人の行動に影響を与えるには、「操る」のと「奮起させる」の2つがある、ということについて、前回書きました。

 

kakemana.hatenablog.com

この記事のなかでは、手っ取り早いが故に「操る」アプローチばかりだ、ということを書きました。しかし、「操る」のなかでも、とても大切なのに、実行されていないものがあります。それが、今日の「自由にさせない」です。

 

最近は、新入社員のうちからモノを言う人が増えているようです。「僕の自由にやらせてください」とか「私のやり方で」ということを、平気で上司に言ってくるそうです。上司である管理職も、「そうか。じゃ、やってみろ」と簡単に引き下がってしまいます。解釈によっては、「積極的」と捉えることもできますので、悪いことではないでしょう。しかし、この自由を許容しすぎてはいけません。

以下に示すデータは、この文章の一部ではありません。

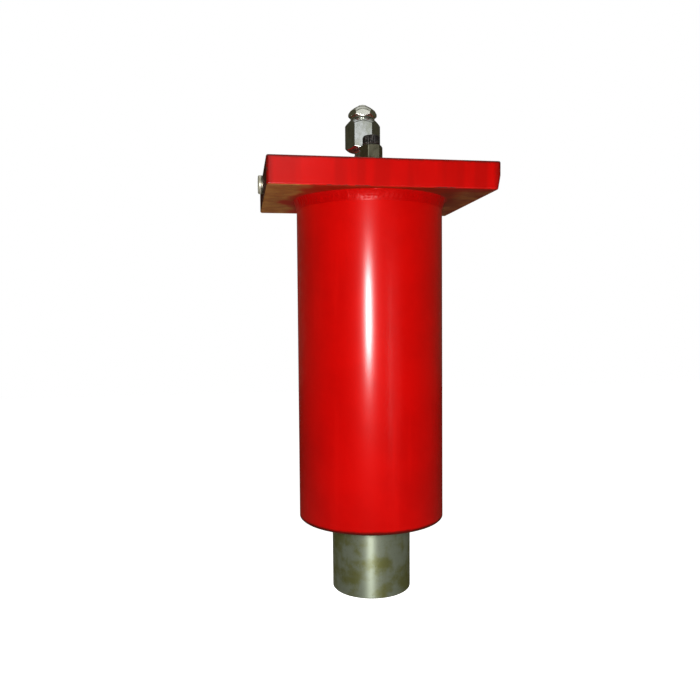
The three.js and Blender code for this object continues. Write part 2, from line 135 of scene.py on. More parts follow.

「人を育てる」という記事のなかで、成果を上げるプロセスが人を育てるのだと書きました。

kakemana.hatenablog.com

その前提には、何としても成果を上げようと行動することが不可欠です。「何としても」です。もし、好きなことや得意なことをだけを行い、慣れ親しんだやり方で取り組んだとしても、成果は上がらないでしょう。それで実現できるような成果であれば、もともと十分な難易度ではなかったのです。成り行きで、できてしまうレベルだったのです。人は、苦手なことや好きじゃないことは避けて通ろうとします。完全に逃げなくても、十分な時間や量を割かないようする傾向があります。

 

例えば、営業マンであれば、苦手なお客さんのところに訪問する回数が極端に減るなんていうのは日常茶飯事で、まったく訪問しない不届者も珍しくありません。受験勉強でも、合格するためには、穴を作ってはいけないので、どうしても5教科やらなければならないのに、苦手な数学はどうしても後回しになる。部下や子供に自由にやらせておいて、事実でもって確認していると、こういった傾向はすぐに見て取れます。

 

人を育てるためには、自由にやらせてはいけないのです。成果を上げようとする行動が、人を育てます。そして、成果を上げるためには、必要なことは何でもやらなければならない。必要なことのなかには、必ず好きじゃないことや苦手なことが存在しています。好きじゃないことや苦手なことを避けていると、これが弱さとなって現れます。成果を上げたくとも、弱さが壁になって停滞してしまうのです。ですから、本人がその行動を好きか嫌いか、苦手かどうかにかかわらず、上司や親は、必要なことをやらせなければならないのです。

 

これに対して、必ず、「部下や子供がかわいそう」と言う人が現れます。そう感じる気持ちは理解できなくはありません。私にも覚えがあります。息子が小学3年生のとき、「近くの公園でバッティング練習がしたい」と息子が言うので、投げてあげることにしました。すると、息子の打ち方を見て驚きました。遠くに飛ばすことを考えるあまり、極端に投手側の肩を開いて、前に突っ込みながら打っていました。これは、野球では、やってはいけない典型的な崩れ方なのです。そこで、その日は、残りの400球をすべてショート・ゴロを打つように左打ちの息子に指示しました。もちろん矯正するためにです。息子には理由を告げていなかったので、泣きながら打っていました。息子のためにやらせているという信念はありましたが、そのときはさすがに息子の心情が気になったものです。しかし、これは、かわいそうではないのです。

 

自由にさせないことは、見方を変えると、いつも上司や親が見ている、関心を寄せている、ということです。最初は、嫌々やっていても、関心をもって関わっていると、それが、必ず苦痛でなくなります。そして、良い結果が出たりすると、嬉しそうに報告してきます。
かつてのプロジェクトでも、「あそこには案件なんて、ありませんよ。私はこの地盤をよく知っているんですから」と言って、新規営業を避けていたベテラン営業マンが、その新規先から契約を取った日に、上司と日次ミーティングで嬉しそうに聞いてもいない話を延々としていた、なんてことがありました。
ちなみに、我が不肖の息子も、翌日には「パパがあんなにやらせた理由がわかったよ」と笑顔で言い、今では、バッティングが崩れたと判断すると、逆方向に打つ矯正法を、自ら繰り返し練習しています。

人を育てることに本気で取組むなら、自由にさせてはなりません。苦手なこと、好きでないことにも、果敢に、粘り強く取組むことが不可欠です。「自主性」を重んじる傾向が強くありますが、「自由にさせる」ことにならないように注意しなければなりません。